We’re back in Nanning after the most amazing day. We got up this morning and had a traditional Chinese breakfast (dim sum, steamed buns, rice noodles…the usual), and then met an orphanage worker in the hotel lobby. She led the way to the orphanage, where the director and assistant director met us at the entrance. Here is an interesting twist to the story: we weren’t sure who the director would be – whether it would be the man we met ten years ago, or someone new. As it turns out, the orphanage has a new director – a woman who used to be the accountant. For almost ten years I have thought that the woman who handed Alison to us was her nanny. She was teary that evening and so that was my assumption. But she was the accountant and is now the director. She remembered Alison, and remembered handing her to us. I have a photo that Kyle took of the three of us. Once again, photos will have to come later. The Internet here is glitchy (what’s new?).

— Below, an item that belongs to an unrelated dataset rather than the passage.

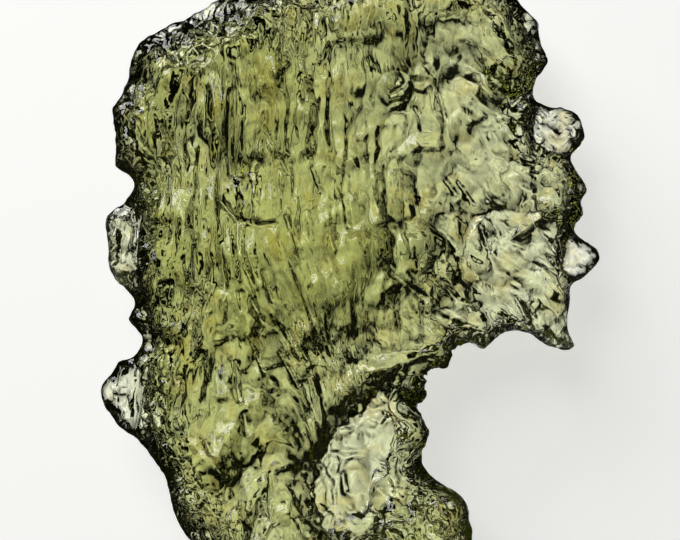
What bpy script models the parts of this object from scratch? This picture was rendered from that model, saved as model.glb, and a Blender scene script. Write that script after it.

She and the assistant director took us to a very nice conference room with a huge table and three platters filled with watermelon and other local fruits. They gave us Alison’s file to look through. There was no new information, although they had recorded her birthday wrong. It was correct in the finding ad and in all the other paperwork. That caused a slight scare for a moment that perhaps we have been celebrating her birthday a month early all these years, but we haven’t. She was born November 11, and then brought to the orphanage on November 12. The note that was with her when she was found gives her birthdate also. She was found at the east end of Yujian Bridge, in front of the traffic police station. Someone knew where to leave her so that she would be found quickly. We took photos at the finding place, and everyone (except for Alison) got pretty choked up. She took it in stride, as if every child has a finding location.
After we left the Yujian Bridge, we drove to the original orphanage location, which is on a very rural back street in Guiping. Up and down the street we could see into the homes where large Mao portraits hung and families were seated around tables eating noodles for lunch. Then, we traveled from the old orphanage to a local market. The sights and smells were incredible, as they always are in the street markets. We saw the pig’s feet for sale spread across a table. If anyone had shown me those the day earlier and told me I would be having them for dinner, I would have denied the possibility. But our time here is full of surprises, and so I never say never.
We drove back to Nanning, and are enjoying a quiet evening ordering room service and swimming. We are staying in the Majestic Hotel, which is the hotel we stayed in when we adopted Alison. Everything looks familiar, and I am really missing our travel group. When we came into our room tonight after checking in, there was a crib beside the bed. They had assumed since we were an adoptive family, that meant we were receiving a baby. It gave me chills to walk in the room and see the crib. So many memories flooded across. I can remember where each family was on our floor. I remember Grace toddling down the hallway, the family meetings we had in front of the elevator, and the grand stairway in the lobby where we had a group photo made. I remember walking from the hotel to a shopping mall with Lisa and Allie, Dana working hard to find a way to get Callie to eat, Sadie wearing her white lace hat, Janice repeating Sarah’s name over and over so she would learn it, Jamie smiling at her new sister, Todd swinging Chloe up in the air, Colin trying to get Kaili to smile. We told the orphanage director that all the girls are happy and healthy, and that made her smile.
And as a last note about Guiping and Nanning. I think I have never been in hotter places in my life. I thought Tulsa had heat and humidity, but nothing compared to this. So, goodnight from the sweat factory – Guangxi Province.